It's been a bit quiet, but I've been working on things. Nothing changed though. This version should be identical to the released version 7.40.
What I did: I simplified the code, removed a lot of the 'unnecessary steps' that were mentioned earlier and that were still being performed a lot of times, and reduced the amount of memory used for some lookup tables. Also placed some values in a new lookup table - actually that's the only thing that seems to have any effect on the performance (on most presets the difference is about 1% on my pc). The fact that the reduction of the memory used by lookup tables has no effect on my i7 laptop seems to indicate that at least on that hardware memory speed (caching) is not an issue. It might be on other hardware though.
Why am I posting this version? To get feedback on any new bugs that I may have introduced, and because I'm curious what happens to the performance on other hardware - especially AMD's and older CPU's with less cache.
Windows stand alone:
http://www.stereotool.com/download/ster ... 41-009.exe
Winamp DSP:
http://www.stereotool.com/download/dsp_ ... 41-009.exe
Version number is 009 because I had a lot of in-between build to keep track of stability and performance issues.
Full change log:
52. Check CPU load. Start with checking if there's anything left that uses the 'unnecessary steps'. Sevdah Web preset: Data still gets converted 58 times... I think I need to do this one first, it should have some effect on the CPU load.
28 removed - next convert the 2 IIR filters so they can be optimized and the merge/split around it can be removed. I'm not measuring any effect from this though (but it makes the code simpler which is also good)
53. Noise Gate/Stereo Boost: Pre-calculate 1-cos() and sqrt() values.
55. Check MemoryPool behavior for cache improvements -> No effect measured, and might make behavior less constant.
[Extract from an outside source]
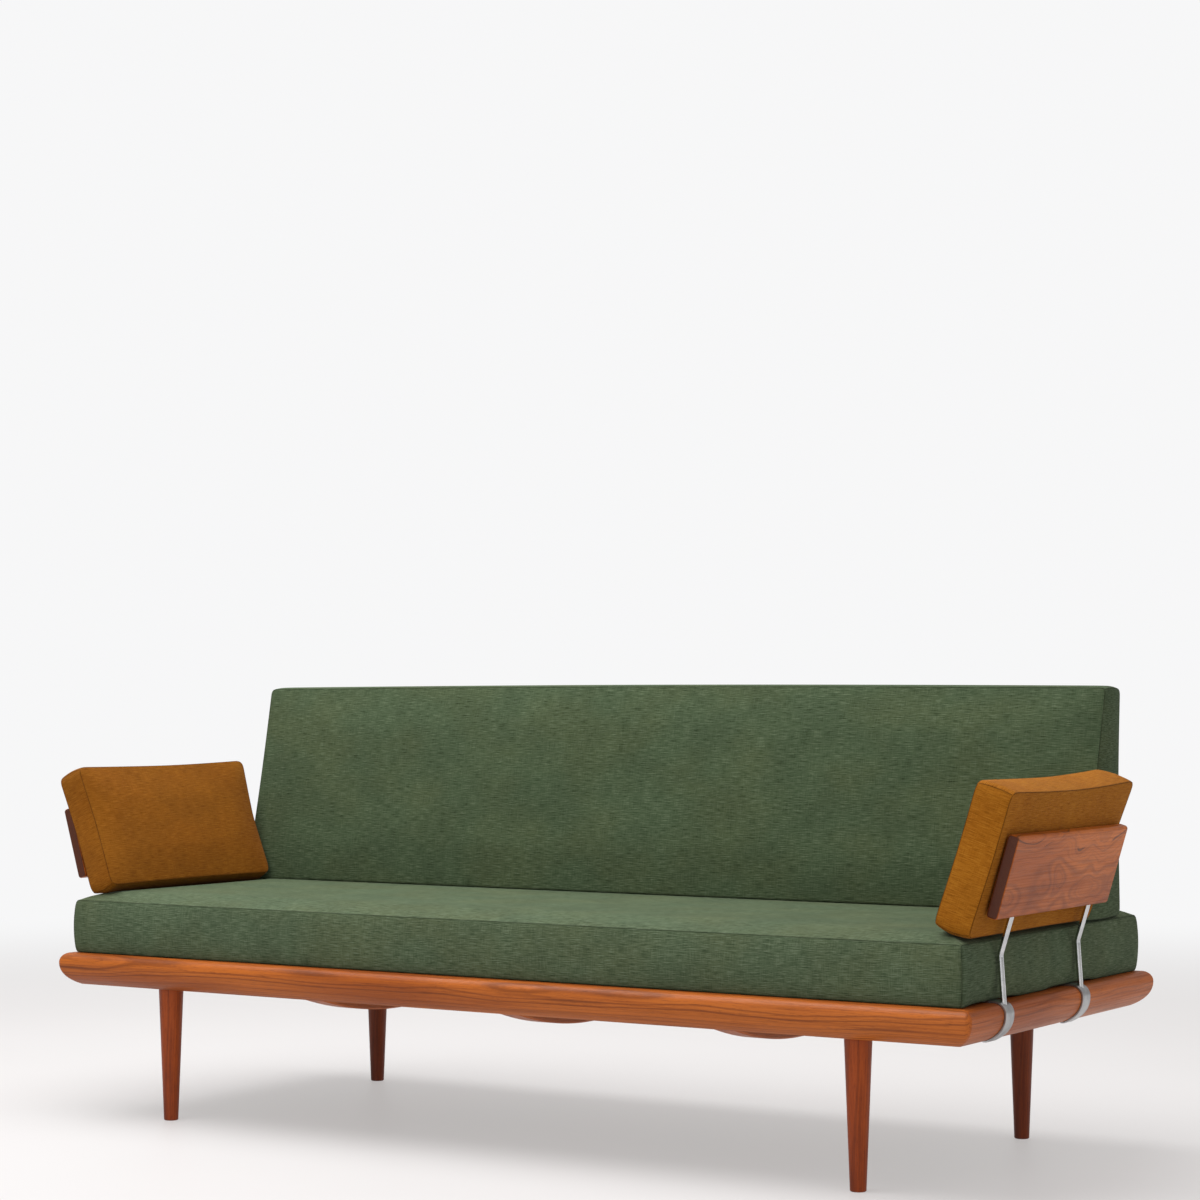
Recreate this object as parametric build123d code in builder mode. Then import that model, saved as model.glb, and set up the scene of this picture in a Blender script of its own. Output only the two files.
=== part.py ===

56. Check if we can go in opposite direction for each next step to improve cache.
57. Check if lazy reverse FFT is an option. -> No, difficult and gain does not even seem to be measurable.
58. Created a separate class that performs the processing chain. Currently the same code is repeated twice (once for normal processing, once for low latency processing) - which means that a lot of code is duplicated and it's difficult to add extra chains. Most, not all, of that code is now moved elsewhere. (although the low latency chain is not yet modified, but that should now be relatively easy)